Среди некоторых исследователей и даже среди части старых арестантов бытует мнение, будто в начале 60-х годов в результате «ломок» и ужесточения законодательства власть и администрация колоний смогли почти полностью сломить и уничтожить (не физически, так морально) «масть» «воров в законе». Многие «законники» якобы дали подписки с отказом от «воровской идеи», наиболее же стойких надолго изолировали, отправив на глухие «командировки» Дальнего Севера.
Однако углублённый анализ ситуации, нравов и традиций уголовного мира, обстановки в стране — заставляют нас категорически не согласиться с утверждением о разгроме «воровского» движения.
Напротив, приходится констатировать факт, который на первый взгляд кажется парадоксальным: своими действиями власть и руководство ГУМЗа в очередной раз СПОСОБСТВОВАЛИ УКРЕПЛЕНИЮ КАСТЫ «ВОРОВ В ЗАКОНЕ», ЗАСТАВИЛИ ПРОФЕССИОНАЛЬНЫЙ ПРЕСТУПНЫЙ МИР СПЛОТИТЬСЯ И ВЫРАБОТАТЬ ЕЩЁ БОЛЕЕ ИЗОЩРЁННУЮ ТАКТИКУ И СТРАТЕГИЮ ПОВЕДЕНИЯ В НОВЫХ УСЛОВИЯХ.
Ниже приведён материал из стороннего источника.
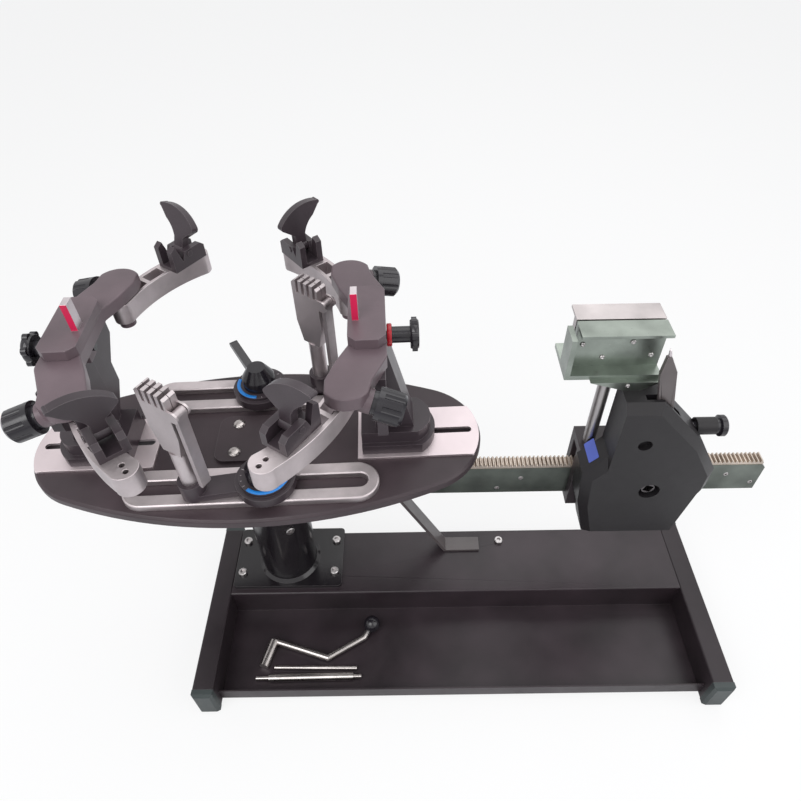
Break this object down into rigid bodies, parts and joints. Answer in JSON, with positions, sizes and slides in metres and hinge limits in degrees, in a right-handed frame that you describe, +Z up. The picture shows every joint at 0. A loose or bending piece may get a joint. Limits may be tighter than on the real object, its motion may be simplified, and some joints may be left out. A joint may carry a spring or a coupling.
{
  "type": "racket stringing machine",
  "caption": "Table-top stringing machine: a tray base with a column, an oval turntable with frame supports and string clamps, and a crank tension head on a rack rail.",
  "frame": {"origin": "middle of the bounding box at the table top the machine stands on", "axes": "+X along the rail towards its free end, +Y to the back, +Z up"},
  "size_m": [0.8049, 0.3451, 0.4964],
  "materials": {
    "black_paint": "satin",
    "black_cast": "satin",
    "steel": "brushed",
    "aluminium": "satin",
    "black_plastic": "matt",
    "knob_plastic": "gloss",
    "cap_plastic": "matt"
  },
  "bodies": {
    "base": {"base_rails": "black_paint", "rail_end_caps": "cap_plastic", "deck_tray": "black_paint", "column": "black_paint", "frame_screws": "steel", "tension_rail": "steel", "rack": "steel", "rail_brace": "steel", "turntable_bearing": "steel"},
    "turntable": {"turntable_plate": "black_paint", "track_plates": "aluminium", "hub_plate": "black_paint", "hub_screws": "steel", "front_glide_bar": "aluminium", "rear_glide_bar": "aluminium"},
    "head": {"head_front_cover": "black_plastic", "head_rear_cover": "black_plastic", "carriage": "black_paint", "gripper": "steel", "spring_tube": "steel"},
    "pinion": {"drive_pinion": "steel"},
    "jaw": {"gripper_jaw": "steel"},
    "brake": {"brake_lever": "steel"},
    "adjuster": {"tension_knob": "knob_plastic"},
    "crank": {"crank": "steel"},
    "thin_rod": {"thin_rod": "steel"},
    "sleeve_rod": {"sleeve_rod": "steel"},
    "left_tower": {"left_tower_base": "black_cast", "left_yoke": "black_cast"},
    "left_support": {"left_centre_support": "black_cast"},
    "left_support_knob": {"left_support_knob": "knob_plastic"},
    "left_front_arm": {"left_front_arm": "aluminium", "left_front_frame_clamp": "black_cast"},
    "left_front_arm_knob": {"left_front_arm_knob": "knob_plastic"},
    "left_front_arm_lever": {"left_front_arm_lever": "black_cast"},
    "left_rear_arm": {"left_rear_arm": "aluminium", "left_rear_frame_clamp": "black_cast"},
    "left_rear_arm_knob": {"left_rear_arm_knob": "knob_plastic"},
    "left_rear_arm_lever": {"left_rear_arm_lever": "black_cast"},
    "right_tower": {"right_tower_base": "black_cast", "right_yoke": "black_cast"},
    "right_support": {"right_centre_support": "black_cast"},
    "right_support_knob": {"right_support_knob": "knob_plastic"},
    "right_front_arm": {"right_front_arm": "aluminium", "right_front_frame_clamp": "black_cast"},
    "right_front_arm_knob": {"right_front_arm_knob": "knob_plastic"},
    "right_front_arm_lever": {"right_front_arm_lever": "black_cast"},
    "right_rear_arm": {"right_rear_arm": "aluminium", "right_rear_frame_clamp": "black_cast"},
    "right_rear_arm_knob": {"right_rear_arm_knob": "knob_plastic"},
    "right_rear_arm_lever": {"right_rear_arm_lever": "black_cast"},
    "front_base": {"front_clamp_base": "black_cast"},
    "front_lock": {"front_lock_knob": "knob_plastic"},
    "front_clamp": {"front_string_clamp": "aluminium"},
    "front_handle": {"front_clamp_handle": "steel"},
    "rear_base": {"rear_clamp_base": "black_cast"},
    "rear_lock": {"rear_lock_knob": "knob_plastic"},
    "rear_clamp": {"rear_string_clamp": "aluminium"},
    "rear_handle": {"rear_clamp_handle": "steel"}
  },
  "joints": [
    {"name": "turntable_spin", "type": "hinge", "parent": "base", "child": "turntable", "pos_m": [-0.1626, 0.0076, 0.283], "axis": [0, 0, 1], "continuous": true},
    {"name": "left_tower_slide", "type": "slide", "parent": "turntable", "child": "left_tower", "axis": [-0.9995, -0.0332, 0], "range_m": [-0.01, 0.025]},
    {"name": "left_support_slide", "type": "slide", "parent": "left_tower", "child": "left_support", "axis": [-0.9995, -0.0332, 0], "range_m": [-0.006, 0.006]},
    {"name": "left_support_knob_turn", "type": "hinge", "parent": "left_tower", "child": "left_support_knob", "pos_m": [-0.32201, 0.00231, 0.435], "axis": [-0.9995, -0.0332, 0], "range_deg": [-361, 361]},
    {"name": "left_front_arm_swing", "type": "hinge", "parent": "left_tower", "child": "left_front_arm", "pos_m": [-0.28284, -0.06243, 0.427], "axis": [0, 0, -1], "range_deg": [-4, 8]},
    {"name": "left_front_arm_knob_turn", "type": "hinge", "parent": "left_tower", "child": "left_front_arm_knob", "pos_m": [-0.3051, -0.08518, 0.436], "axis": [-0.9376, -0.232, -0.2588], "range_deg": [-165, 325]},
    {"name": "left_front_arm_lever_turn", "type": "hinge", "parent": "left_front_arm", "child": "left_front_arm_lever", "pos_m": [-0.23984, -0.11766, 0.451], "axis": [-0.7891, -0.6143, 0], "range_deg": [-36, 34]},
    {"name": "left_rear_arm_swing", "type": "hinge", "parent": "left_tower", "child": "left_rear_arm", "pos_m": [-0.28722, 0.0695, 0.427], "axis": [0, 0, 1], "range_deg": [-4, 8]},
    {"name": "left_rear_arm_knob_turn", "type": "hinge", "parent": "left_tower", "child": "left_rear_arm_knob", "pos_m": [-0.31094, 0.09073, 0.436], "axis": [-0.951, 0.1694, -0.2588], "range_deg": [-165, 325]},
    {"name": "left_rear_arm_lever_turn", "type": "hinge", "parent": "left_rear_arm", "child": "left_rear_arm_lever", "pos_m": [-0.23901, 0.14072, 0.451], "axis": [0.8281, -0.5606, 0], "range_deg": [-20, 50]},
    {"name": "right_tower_slide", "type": "slide", "parent": "turntable", "child": "right_tower", "axis": [0.9995, 0.0332, 0], "range_m": [-0.001, 0.04]},
    {"name": "right_support_slide", "type": "slide", "parent": "right_tower", "child": "right_support", "axis": [0.9995, 0.0332, 0], "range_m": [-0.006, 0.006]},
    {"name": "right_support_knob_turn", "type": "hinge", "parent": "right_tower", "child": "right_support_knob", "pos_m": [-0.02068, 0.01231, 0.435], "axis": [0.9995, 0.0332, 0], "range_deg": [-361, 361]},
    {"name": "right_front_arm_swing", "type": "hinge", "parent": "right_tower", "child": "right_front_arm", "pos_m": [-0.05547, -0.05488, 0.427], "axis": [0, 0, 1], "range_deg": [-4, 8]},
    {"name": "right_front_arm_knob_turn", "type": "hinge", "parent": "right_tower", "child": "right_front_arm_knob", "pos_m": [-0.03175, -0.07611, 0.436], "axis": [0.951, -0.1694, -0.2588], "range_deg": [-165, 325]},
    {"name": "right_front_arm_lever_turn", "type": "hinge", "parent": "right_front_arm", "child": "right_front_arm_lever", "pos_m": [-0.09471, -0.11285, 0.451], "axis": [-0.8281, 0.5606, 0], "range_deg": [-45, 25]},
    {"name": "right_rear_arm_swing", "type": "hinge", "parent": "right_tower", "child": "right_rear_arm", "pos_m": [-0.05985, 0.07705, 0.427], "axis": [0, 0, -1], "range_deg": [-4, 8]},
    {"name": "right_rear_arm_knob_turn", "type": "hinge", "parent": "right_tower", "child": "right_rear_arm_knob", "pos_m": [-0.03759, 0.09979, 0.436], "axis": [0.9376, 0.232, -0.2588], "range_deg": [-165, 325]},
    {"name": "right_rear_arm_lever_turn", "type": "hinge", "parent": "right_rear_arm", "child": "right_rear_arm_lever", "pos_m": [-0.11267, 0.14491, 0.451], "axis": [0.7891, 0.6143, 0], "range_deg": [-36, 34]},
    {"name": "front_base_slide", "type": "slide", "parent": "turntable", "child": "front_base", "axis": [0.9995, 0.0332, 0], "range_m": [-0.015, 0.06]},
    {"name": "front_lock_turn", "type": "hinge", "parent": "front_base", "child": "front_lock", "pos_m": [-0.14442, -0.05783, 0.3241], "axis": [0, 0, 1], "range_deg": [-30, 60]},
    {"name": "front_clamp_turn", "type": "hinge", "parent": "front_base", "child": "front_clamp", "pos_m": [-0.21358, -0.06866, 0.34], "axis": [0, 0, 1], "range_deg": [-45, 60]},
    {"name": "front_handle_turn", "type": "hinge", "parent": "front_clamp", "child": "front_handle", "pos_m": [-0.19454, -0.0797, 0.43], "axis": [-0.5015, -0.8652, 0], "range_deg": [0, 35]},
    {"name": "rear_base_slide", "type": "slide", "parent": "turntable", "child": "rear_base", "axis": [0.9995, 0.0332, 0], "range_m": [-0.06, 0]},
    {"name": "rear_lock_turn", "type": "hinge", "parent": "rear_base", "child": "rear_lock", "pos_m": [-0.16879, 0.07343, 0.3241], "axis": [0, 0, 1], "range_deg": [-30, 60]},
    {"name": "rear_clamp_turn", "type": "hinge", "parent": "rear_base", "child": "rear_clamp", "pos_m": [-0.09929, 0.08184, 0.34], "axis": [0, 0, 1], "range_deg": [-90, 0]},
    {"name": "rear_handle_turn", "type": "hinge", "parent": "rear_clamp", "child": "rear_handle", "pos_m": [-0.08152, 0.06888, 0.43], "axis": [-0.5892, -0.808, 0], "range_deg": [0, 24]},
    {"name": "head_slide", "type": "slide", "parent": "base", "child": "head", "axis": [1, 0, 0], "range_m": [-0.06, 0.08]},
    {"name": "pinion_turn", "type": "hinge", "parent": "head", "child": "pinion", "pos_m": [0.2524, 0.0076, 0.2635], "axis": [0, 1, 0], "range_deg": [-290, 385]},
    {"name": "jaw_slide", "type": "slide", "parent": "head", "child": "jaw", "axis": [0, 1, 0], "range_m": [-0.002, 0.003]},
    {"name": "brake_turn", "type": "hinge", "parent": "head", "child": "brake", "pos_m": [0.2494, -0.0309, 0.345], "axis": [0, 1, 0], "range_deg": [-6, 8]},
    {"name": "tension_knob_turn", "type": "hinge", "parent": "head", "child": "adjuster", "pos_m": [0.3074, -0.0184, 0.335], "axis": [1, 0, 0], "range_deg": [-180, 180]},
    {"name": "crank_lift", "type": "slide", "parent": "base", "child": "crank", "axis": [0, 0, 1], "range_m": [0, 0.15]},
    {"name": "thin_rod_lift", "type": "slide", "parent": "base", "child": "thin_rod", "axis": [0, 0, 1], "range_m": [0, 0.15]},
    {"name": "sleeve_rod_lift", "type": "slide", "parent": "base", "child": "sleeve_rod", "axis": [0, 0, 1], "range_m": [0, 0.15]}
  ],
  "couplings": [
    {"joint": "left_support_knob_turn", "follows": "left_support_slide", "rad_per_m": 1047.2},
    {"joint": "left_front_arm_knob_turn", "follows": "left_front_arm_swing", "ratio": 40},
    {"joint": "left_rear_arm_knob_turn", "follows": "left_rear_arm_swing", "ratio": 40},
    {"joint": "right_support_knob_turn", "follows": "right_support_slide", "rad_per_m": 1047.2},
    {"joint": "right_front_arm_knob_turn", "follows": "right_front_arm_swing", "ratio": 40},
    {"joint": "right_rear_arm_knob_turn", "follows": "right_rear_arm_swing", "ratio": 40},
    {"joint": "pinion_turn", "follows": "head_slide", "rad_per_m": 83.333}
  ]
}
Серьёзную ошибку допускают те, кто переносит представление о сегодняшних «ворах в законе» на «законников» далёкого — и не очень далёкого — прошлого. Так, например, поступают авторы серьёзного исследования современного «воровского» движения В. Разинкин и А. Тарабрин. В своей книге «Цветная масть» они, пытаясь развенчать романтизацию «воровского» мира, ссылаются на Варлама Шаламова и Александра Солженицына, цитируя отрывки из их книг, где даётся характеристика «воров в законе» 40-х — начала 50-х годов. А после этого делают следующий вывод:
В настоящее время в зоне мало что изменилось во взаимоотношениях начальник — охранник — зэк. Можно подчеркнуть, что воры стали наглее. Маскируясь под правозащитников, блюстителей прав и свобод заключённых, они умело удовлетворяют свои эгоистические интересы.